Another of Johnson’s ideas is that when all other defenses fail, we “Freeze and Flee,” although Eugenides never mentions it. It’s the point at which both partners have retreated so far there is no hope for the marriage. Given Charlie’s denials and drinking, and Johanna’s restraining order, he and Johanna are nearly there.

There is something of the sage in Eugenides, something of the minister. Wikipedia quotes him as saying he thought that “to be a writer was the best thing a person could be. It seemed to promise maximum alertness to life. It seemed holy to me, and almost religious” (here). To a degree, Eugenides is testifying for Gottman and Johnson, but what saves the story from sermonizing is his talent: voice, wit, and slapstick, as well as his grasp of the tragic and his capacity for the lyric.

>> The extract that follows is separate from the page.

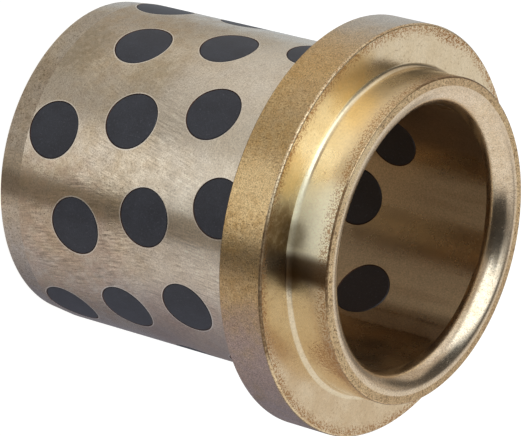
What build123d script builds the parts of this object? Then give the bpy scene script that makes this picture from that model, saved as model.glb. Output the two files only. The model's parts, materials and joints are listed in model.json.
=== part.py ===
"""Flanged guide bushing of bronze with graphite plugs.

The bushing is one turned bronze body with a collar and a short locating spigot. Its wall
is drilled right through in rings, each turned on from the one below, and every hole holds
a graphite plug that is finished flush with the body outside and with the bore inside.

Sizes are in millimetres. The axis is +Z, the origin is the centre of the plain end, and
the spigot points up. The first plug of the first ring lies on +X.
"""

import os
from math import cos, radians, sin

from build123d import *

# Turned body
bore_diameter = 32.0  # runs on the guide pillar
wall = 4.0  # bronze round the bore
body_length = 38.0  # plain end to the back of the collar
collar_step = 5.0  # the collar stands this far out of the body
collar_thickness = 6.0
spigot_step = 0.25  # the spigot is this much under the body, all round
spigot_length = 5.5

# Lead-ins
taper_length = 3.4  # press-in taper at the plain end
taper_drop = 0.35  # radius lost along the taper
mouth_radius = 2.1  # rounded entry of the bore, at the spigot
exit_bevel = 1.0  # bevel of the bore at the plain end

# Broken edges and the root of the spigot
end_edge = 0.25
collar_back_edge = 0.15
collar_front_edge = 0.4
spigot_edge = 0.3
root_bevel = 0.5  # left standing where the spigot meets the collar

# Graphite plugs
plug_diameter = 7.0
plugs_per_ring = 5
ring_count = 6
ring_turn = 31.15  # degrees from one ring to the next
plain_margin = 3.5  # bronze between the plain end and the first ring
collar_margin = 1.25  # bronze between the last ring and the collar

# What follows from these
bore_radius = bore_diameter / 2
body_radius = bore_radius + wall
collar_radius = body_radius + collar_step
spigot_radius = body_radius - spigot_step
rim_radius = body_radius - taper_drop
collar_front = body_length + collar_thickness
spigot_front = collar_front + spigot_length
mouth = min(mouth_radius, 0.7 * wall)  # the wall limits the rounded entry
plug_radius = plug_diameter / 2
plug_blank = wall + 2 * plug_radius  # reaches past the wall on both sides before turning
first_ring = plain_margin + plug_radius
last_ring = body_length - collar_margin - plug_radius
ring_pitch = (last_ring - first_ring) / (ring_count - 1)


def plug_seat(ring: int, place: int) -> Plane:
    """The plane inside the bore from which one plug reaches outwards."""
    angle = radians(ring * ring_turn + place * 360 / plugs_per_ring)
    outwards = Vector(cos(angle), sin(angle), 0)
    foot = outwards * (bore_radius - plug_radius) + Vector(0, 0, first_ring + ring * ring_pitch)
    return Plane(origin=foot, x_dir=(0, 0, 1), z_dir=outwards)


places = [(ring, place) for ring in range(ring_count) for place in range(plugs_per_ring)]

# The whole turning, before it is drilled
with BuildPart() as turning:
    with BuildSketch(Plane.XZ) as half_section:
        with BuildLine():
            Polyline(
                (bore_radius, 0),
                (rim_radius, 0),
                (body_radius, taper_length),
                (body_radius, body_length),
                (collar_radius, body_length),
                (collar_radius, collar_front),
                (spigot_radius, collar_front),
                (spigot_radius, spigot_front),
                (bore_radius, spigot_front),
                close=True,
            )
        make_face()

        def corner(radius: float, height: float) -> Vertex:
            """The corner of the half section at this radius and height."""
            return half_section.vertices().sort_by_distance((radius, height))[0]

        chamfer(corner(bore_radius, 0), exit_bevel)
        chamfer(corner(rim_radius, 0), end_edge)
        chamfer(corner(collar_radius, body_length), collar_back_edge)
        chamfer(corner(collar_radius, collar_front), collar_front_edge)
        chamfer(corner(spigot_radius, collar_front), root_bevel)
        chamfer(corner(spigot_radius, spigot_front), spigot_edge)
        fillet(corner(bore_radius, spigot_front), mouth)
    revolve(axis=Axis.Z)

# The bronze body, drilled for the plugs
with BuildPart() as bushing_body:
    add(turning)
    with BuildSketch(*[plug_seat(ring, place) for ring, place in places]):
        Circle(plug_radius)
    extrude(amount=plug_blank, mode=Mode.SUBTRACT)
bushing_body.part.label = "bushing_body"

os.makedirs("parts", exist_ok=True)
export_step(bushing_body.part, "parts/bushing_body.step")

# The graphite plugs, turned flush together with the body
for ring, place in places:
    with BuildPart() as graphite_plug:
        with BuildSketch(plug_seat(ring, place)):
            Circle(plug_radius)
        extrude(amount=plug_blank)
        add(turning, mode=Mode.INTERSECT)
    name = f"graphite_plug_{ring + 1}_{place + 1}"
    graphite_plug.part.label = name
    export_step(graphite_plug.part, f"parts/{name}.step")
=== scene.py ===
"""Looks of a flanged guide bushing: a bronze turning with graphite plugs through its wall.

The axis is +Z, the plain end stands on the floor and the spigot points up. Lengths of shapes
are in metres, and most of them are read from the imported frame. Lengths of finishes are in
millimetres. Angles are in radians, unless a docstring says degrees.
"""

import json
import logging
import math
from collections.abc import Callable
from dataclasses import dataclass, field, replace
from enum import Enum, IntEnum

import bmesh
import bpy
import numpy as np
from mathutils import Matrix, Vector
from mathutils.geometry import delaunay_2d_cdt


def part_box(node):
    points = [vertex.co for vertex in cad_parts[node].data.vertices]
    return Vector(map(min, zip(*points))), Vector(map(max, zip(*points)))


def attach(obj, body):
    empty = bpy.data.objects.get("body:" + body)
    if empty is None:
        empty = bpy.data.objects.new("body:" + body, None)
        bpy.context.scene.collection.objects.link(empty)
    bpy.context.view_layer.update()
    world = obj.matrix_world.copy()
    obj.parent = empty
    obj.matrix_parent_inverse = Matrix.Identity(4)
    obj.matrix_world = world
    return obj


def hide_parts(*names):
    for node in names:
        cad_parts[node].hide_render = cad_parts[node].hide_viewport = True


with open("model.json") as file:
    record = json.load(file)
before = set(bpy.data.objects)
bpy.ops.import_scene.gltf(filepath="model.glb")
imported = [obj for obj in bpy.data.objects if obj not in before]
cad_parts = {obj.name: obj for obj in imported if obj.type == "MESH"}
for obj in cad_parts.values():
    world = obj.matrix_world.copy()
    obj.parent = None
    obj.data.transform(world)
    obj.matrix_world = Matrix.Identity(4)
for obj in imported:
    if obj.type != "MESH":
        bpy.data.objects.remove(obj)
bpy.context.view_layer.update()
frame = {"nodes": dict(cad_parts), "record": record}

Colour = tuple[float, float, float]
Paint = tuple[int, int, int]
Socket = bpy.types.NodeSocket
Sockets = bpy.types.NodeOutputs
Feed = Socket | float | int | tuple
Feeds = dict[str | int, Feed]
Point = tuple[float, float]

MM = 0.001
BODY = "root"
BODY_NODE = "bushing_body"
PLUG_NODE = "graphite_plug_{ring}_{place}"
UP = Vector((0, 0, 1))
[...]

This story is about a man at a very bad pass, but it is such a good story. Perhaps that’s because Charlie can say of himself and Johanna, “Back then, we weren’t fleeing or chasing each other. We were just seeking, and every time one of us went looking, there the other was, waiting to be found.”

By story’s end, Charlie knows what matters to him. What he doesn’t know yet is what matters to his wife and kids. That’s another journey — the journey back. But the lyric ending makes you think he just might have the strength for it.

This story has a complex challenge: make some ideas work as fiction. It’s not a story you have to read twice; there are no tricks or twists; there are no masquerades. But I think it works. It is the garden variety trip to hell that each of us makes in one way or another, but bumped up a notch — or several notches — for effect. Makes you think.

“Goodnight Moon” and “The Runaway Bunny” are my stock baby presents. Maybe my stock wedding present should be John Gottman, Sue Johnson, and this short story.